There are two schools of thought on hitting against a shift:

Don’t let them take you out of your game. If you’re a pull hitter with power, get up on top of the plate, make every pitch an inside pitch and then let it rip—do your thing. But you better drive in enough runs to make this approach worthwhile.

Work at going the other way in batting practice; get comfortable doing it, take your hits and that will eventually force teams to stop shifting on you. Then you can get back to pulling the ball.

If you come early fans can watch BP and see if the hitters are working on going the other way. If you don’t work on it before the game, you won’t be able to do it once the game starts.

Another reader’s comment

This one was left after the Royals played some shoddy defense in Thursday’s game:

Three errors last night and something like nineteen in the last week or two. Is the team feeling the pressure of the pennant race or just the odds catching up with them? The guys on the broadcast last night suggested they were tired, having arrived back in KC in the middle of the night. Any thoughts?

My answer

I have no way of knowing what’s in the players’ heads, but a couple things seem possible. Yeah, the players are tired at this time of year. In past years it hasn’t made much difference because the Royals weren’t in contention.
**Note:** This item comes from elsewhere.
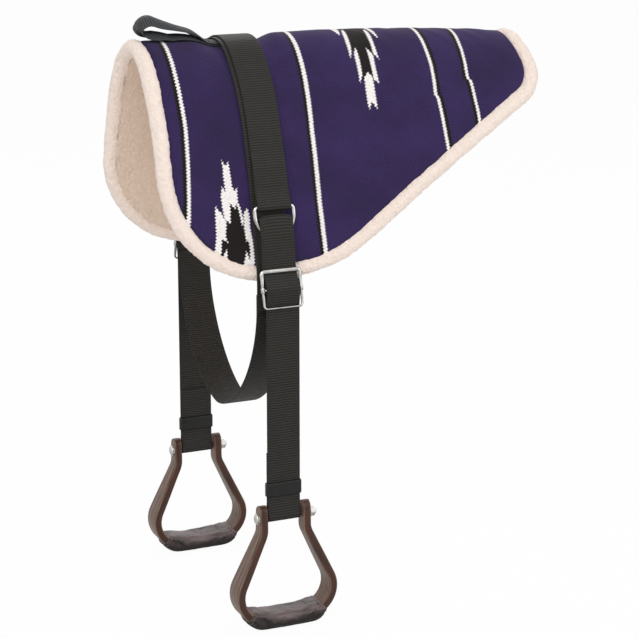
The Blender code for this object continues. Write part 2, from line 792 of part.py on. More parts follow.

The team did get in late after the Detroit series ended and early work was cancelled on Thursday; the players were allowed to show up later and the clubhouse opened later than it normally does. But a late plane flight doesn’t explain how the Royals played on Friday.

I couldn’t tell you if the players are feeling pressure; but baseball rewards consistency. If you see a player make a mistake it’s probably because he’s trying to do too much, go to fast, hit the ball too far—it’s hard to back off when your mind is telling you to hurry.

George Brett had a phrase he’s repeat to himself in big situations: "Try easier". That’s easier said than done, but the Royals need to figure out how to make it happen—and soon.